Зинаида Рихтер — хорошая знакомая Лидии Николаевны и Валериана Павловича Правдухина.

В письме от 19/V—25 года речь идет о конвертах с иностранными марками. Лидия Николаевна собирала их для учеников Анны Ивановны Цвисс и вдруг потеряла. Обе были очень расстроены. Потом Сейфуллина все же марки прислала.

В письме от 4 декабря 1923 года речь идет о возможном переезде моего отца в Москву. Но он, действительно, принял решение — не переезжать в Москву, так как любил свою нелегкую профессию врача-невропатолога. Мечтал заняться психиатрией, что и осуществил, переехав в 1926 году в Оренбург. Литературу он любил по-настоящему, но сам писал от случая к случаю, чему Л. Н. Сейфуллина всегда возмущалась. Легко увлекающаяся, она, порой, в каждом была готова видеть литератора и просто не мыслила, что человек может иметь какое-то другое призвание.
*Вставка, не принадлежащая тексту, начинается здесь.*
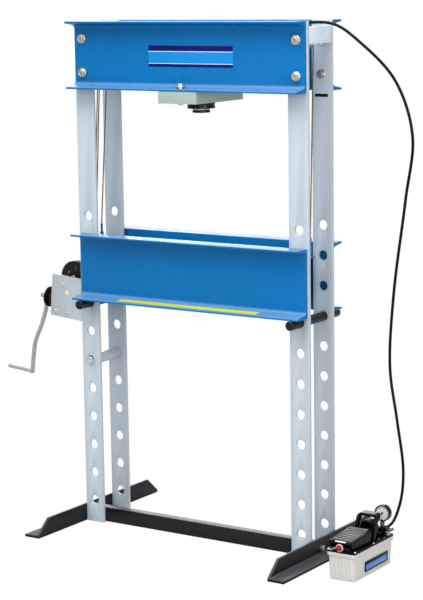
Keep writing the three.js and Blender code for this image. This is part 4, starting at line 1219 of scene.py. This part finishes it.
def studio_world():
    """White to the eye; lights the press from a bright ceiling and a dimmer horizon."""
    world = bpy.data.worlds.new("studio")
    world.use_nodes = True
    tree = world.node_tree
    white = tree.nodes["Background"]
    white.inputs["Color"].default_value = (1, 1, 1, 1)
    lit = tree.nodes.new("ShaderNodeBackground")
    place = tree.nodes.new("ShaderNodeTexCoord")
    split = tree.nodes.new("ShaderNodeSeparateXYZ")
    ramp = tree.nodes.new("ShaderNodeValToRGB")
    tree.links.new(place.outputs["Generated"], split.inputs[0])
    tree.links.new(split.outputs["Z"], ramp.inputs[0])
    tree.links.new(ramp.outputs[0], lit.inputs["Color"])
    stops = [(0.0, 0.25), (0.25, 0.46), (0.7, 0.95)]
    ramp.color_ramp.elements.new(0.5)
    for element, (where, grey) in zip(ramp.color_ramp.elements, stops):
        element.position = where
        element.color = (grey, grey, grey * 1.03, 1)
    seen_and_lit(tree, white.outputs[0], lit.outputs[0], tree.nodes["World Output"].inputs["Surface"])
    return world


def studio_floor():
    """A floor that reads as the white background and bounces only some of the light."""
    mesh = bpy.data.meshes.new("floor")
    reach = 30.0
    mesh.from_pydata([(-reach, -reach, 0), (reach, -reach, 0), (reach, reach, 0), (-reach, reach, 0)], [],
                     [(0, 1, 2, 3)])
    floor = bpy.data.objects.new("floor", mesh)
    floor.location.z = -0.0005
    bpy.context.scene.collection.objects.link(floor)
    pale = Shader("floor", "bcbcbc", 0.8)
    pale.shade(pale.noise(0.6), 0.01)
    mesh.materials.append(pale.done())
    tree = pale.tree
    glow = tree.nodes.new("ShaderNodeEmission")
    glow.inputs["Strength"].default_value = 1.0
    output = tree.nodes["Material Output"].inputs["Surface"]
    seen_and_lit(tree, glow.outputs[0], pale.body.outputs[0], output)


def studio():
    scene = bpy.context.scene
    scene.view_settings.view_transform = "Standard"
    scene.view_settings.look = "None"
    scene.world = studio_world()
    studio_floor()
    area_light("ceiling", (0.2, -2.2, 4.6), (0, 0, 0.9), 2.6, 130)
    area_light("right", (4.6, -2.0, 1.8), (0, 0, 0.9), 1.8, 60)
    area_light("front", (-1.5, -5.0, 3.0), (0, 0, 0.9), 2.4, 32)
    area_light("fill", (3.4, -5.0, 2.3), (0, 0, 0.9), 2.0, 62)
    area_light("back", (-2.8, 4.4, 2.8), (0, 0, 1.2), 3.4, 95)


def camera():
    """Long lens to the right of the front, a little above the press, with a slight roll."""
    yaw, pitch, roll = (math.radians(a) for a in (33.61, 9.51, -0.86))
    ahead = Vector((-math.sin(yaw) * math.cos(pitch), math.cos(yaw) * math.cos(pitch), -math.sin(pitch)))
    right = Vector((math.cos(yaw), math.sin(yaw), 0))
    up = right.cross(ahead)
    turned_right = right * math.cos(roll) + up * math.sin(roll)
    turned_up = up * math.cos(roll) - right * math.sin(roll)
    data = bpy.data.cameras.new("camera")
    data.lens = 115.6
    data.sensor_width = 36
    data.clip_end = 100
    view = bpy.data.objects.new("camera", data)
    rotation = Matrix((turned_right, turned_up, -ahead)).transposed()
    view.matrix_world = Matrix.Translation(point(3602.7, -5375.7, 1905.4)) @ rotation.to_4x4()
    bpy.context.scene.collection.objects.link(view)
    bpy.context.scene.camera = view


build_all()
for name, cad_node in frame["nodes"].items():
    if not cad_node.hide_render and not cad_node.modifiers:
        keep_cad(name, 0.8 * MM)
studio()
camera()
Категоричная, резкая, прямая, она часто заявляла: «Литература — превыше всего!». И уже в старости, незадолго до смерти говорила мне, возмущаясь: «Вот не захотел, поленился твой отец стать писателем!», и глаза ее по-молодому гневно сверкали.

Письмо от 25 декабря 1923 года и книги посланы «с оказией» — с братом Николая Павловича и Валериана Павловича — Борисом.